Doch bisher ging es dabei nicht um Millionenbeträge, sondern nur um einige tausend Euro, genauer gesagt eine Summe von 5352,25 Euro. Diese überwies die Partei im August an die Bundeskasse, da sich in zwei Fällen offenbar nicht mehr leugnen ließ, dass es sich um »unzulässige Spenden« handelt. Fallen diese auf, muss das Geld laut Parteiengesetz »unverzüglich« an den Bundestagspräsidenten weitergeleitet werden. In beiden Fällen ging es wieder um die Goal AG, die einerseits eine Website für Parteichef Jörg Meuthen erstellte und ihn zudem mit Anzeigen und Plakaten bei seiner Direktkandidatur für den baden-württembergischen Landtag im Jahr 2016 unterstützte. Um eine größere Summe geht es im Fall des AfD-Mannes Guido Reil. Auch er ließ sich wie Meuthen durch die Goal AG mit Plakaten im NRW-Landtagswahlkampf unterstützen. Wie das Recherchenetzwerk »Correctiv« berichtete, hätten die Schweizer Reil gesagt, dass die Kampagne bezahlt worden sei, nannten dabei aber keine Auftraggeber. Reil habe den Wert der Unterstützung laut »Correctiv« später mit 50 000 Euro beziffert. Weil die Spender damit anonym bleiben und dies nach dem Parteiengesetz illegal ist, müsste der Gegenwert der Wahlkampfhilfe wie im Fall von Meuthen an die Bundestagsverwaltung gehen. Das ist aber bis jetzt nicht passiert.

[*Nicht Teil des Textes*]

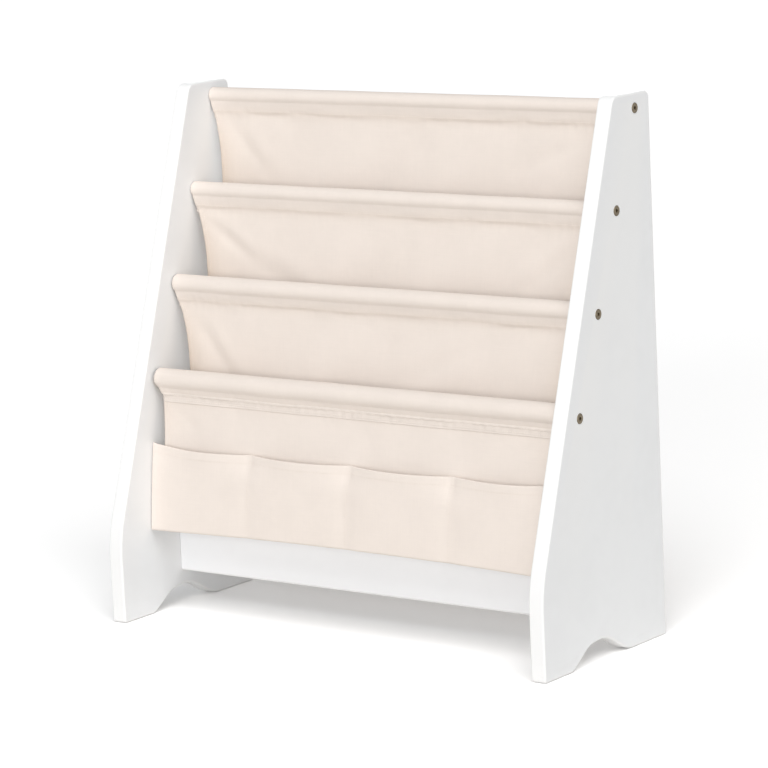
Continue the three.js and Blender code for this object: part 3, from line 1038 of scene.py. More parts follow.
@dataclass
class SidePanel:
    """A side panel: slanted front edge, upright foot, and an arch that leaves two toes."""

    side: Side
    foot_height: float = 105 * MM
    bend_reach: float = 26 * MM
    top_depth: float = 76 * MM
    corner: float = 10 * MM
    toe_round: float = 4 * MM
    front_toe: float = 55.5 * MM
    rear_toe: float = 69.5 * MM
    arch_height: float = 25 * MM
    apex_share: float = 0.463
    front_share: float = 0.55
    rear_share: float = 0.42
    edge_round: float = 2.2 * MM
    flat_inset: float = 0.8 * MM
    head_bore: float = 6.3 * MM
    head_depth: float = 2.4 * MM
    shank_bore: float = 3.0 * MM
    dowel_bore: float = 4.3 * MM
    cam_bore: float = 3.3 * MM
    fitting_depth: float = 10.3 * MM

    def outline(self, depth: float, height: float) -> list[Vector]:
        """The panel seen from the side.

        Args:
            depth: from the front foot to the rear edge.
            height: from the floor to the top.

        Returns:
            Points of depth and height, once round.
        """
        bend, top_front = Vector((0, self.foot_height)), Vector((depth - self.top_depth, height))
        slope = (top_front - bend).normalized()
        arch_rear = depth - self.rear_toe
        apex = self.front_toe + (arch_rear - self.front_toe) * self.apex_share
        front_rise, rear_rise = apex - self.front_toe, arch_rear - apex
        front_handle = self.front_toe + (1 - self.front_share) * front_rise
        pulled = self.toe_round * (1 - ARC_HANDLE)
        points = [Vector((0, self.toe_round))]
        for steps, *controls in (
            (1, (0, self.foot_height - self.bend_reach)),
            (14, bend, bend + slope * self.bend_reach),
            (1, top_front - slope * self.corner),
            (10, top_front, (top_front.x + self.corner, height)),
            (1, (depth - self.corner, height)),
            (10, (depth, height), (depth, height - self.corner)),
            (1, (depth, self.toe_round)),
            (6, (depth, pulled), (depth - pulled, 0), (depth - self.toe_round, 0)),
            (1, (arch_rear, 0)),
            (20, (arch_rear - self.rear_share * rear_rise, 0),
             (apex + self.rear_share * rear_rise, self.arch_height), (apex, self.arch_height)),
            (20, (apex - self.front_share * front_rise, self.arch_height),
             (front_handle, self.arch_height / 2), (self.front_toe, 0)),
            (1, (self.toe_round, 0)),
            (6, (pulled, 0), (0, pulled), (0, self.toe_round)),
        ):
            points += curve_points((points[-1], *controls), steps)
        return points[:-1]

    def bores(self, inner: float, thickness: float) -> list[Shape]:
        """The holes for the rods' bolts, the dowels and the cam bolt.

        Args:
            inner: X of the panel's inner face.
            thickness: the panel's thickness.

        Returns:
            One cutting shape for each hole.
        """
        way, seat, beyond = self.side.value, thickness - self.head_depth, thickness + CUT_REACH
        profile = [(0, -CUT_REACH), (self.shank_bore, -CUT_REACH), (self.shank_bore, seat),
                   (self.head_bore, seat), (self.head_bore, beyond), (0, beyond)]
        cutters = [turned(profile, SEAT_FACETS, facing(inner, middle_of(f"{rod}_rod"), way)) for rod in RODS]
        dowel, bolt = (self.dowel_bore, self.fitting_depth), (self.cam_bore, self.fitting_depth)
        fittings = {"lower_dowel": dowel, "upper_dowel": dowel, "cam_bolt": bolt}
        return cutters + fitting_bores(self.side, inner, way, fittings)

    def build(self) -> None:
        """Makes the panel."""
        node = f"{self.side.label}_side_panel"
        low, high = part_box(node)
        points = self.outline(high.y - low.y, high.z)
        bm = bmesh.new()
        face = bm.faces.new([bm.verts.new((low.x, low.y + p.x, p.y)) for p in points])
        pushed = bmesh.ops.extrude_face_region(bm, geom=[face])["geom"]
        verts = [part for part in pushed if isinstance(part, bmesh.types.BMVert)]
        bmesh.ops.translate(bm, verts=verts, vec=(high.x - low.x, 0, 0))
        bmesh.ops.recalc_face_normals(bm, faces=bm.faces)
        rims = [edge for flat in bm.faces if len(flat.verts) == len(points) for edge in flat.edges]
        round_edges(bm, rims, self.edge_round, 5)
        flats = [flat for flat in bm.faces if len(flat.verts) >= len(points)]
        bmesh.ops.inset_individual(bm, faces=flats, thickness=self.flat_inset)
        cutters = self.bores(high.x if self.side is Side.LEFT else low.x, high.x - low.x)
        finish_board(f"{self.side.label}_panel_board", bm, cutters, PAINT, node)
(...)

»Die AfD hat offensichtlich ein systematisches Problem mit der Einhaltung des Parteienrechts«, so Ulrich Müller, Experte bei Lobbycontrol. Nach Meuthen ist Weidel nun der zweite prominente Fall vom wirtschaftsliberalen Flügel, der von Geldern aus der Schweiz profitiert habe. Und auch die AfD-Fraktionschefin fällt damit nicht zum ersten Mal durch Verbindungen zu fragwürdigen Unterstützern auf. Bekannt ist etwa, dass Weidel 2017 gemeinsam mit David Bendels, dem Vorsitzenden des Suttgarter AfD-Unterstützervereins, beim Politischen Aschermittwoch der AfD Böblingen auftrat. Auch mit anderen Spitzenkräften der Partei, darunter etwa Alexander Gauland, ließ sich Bendels bereits blicken.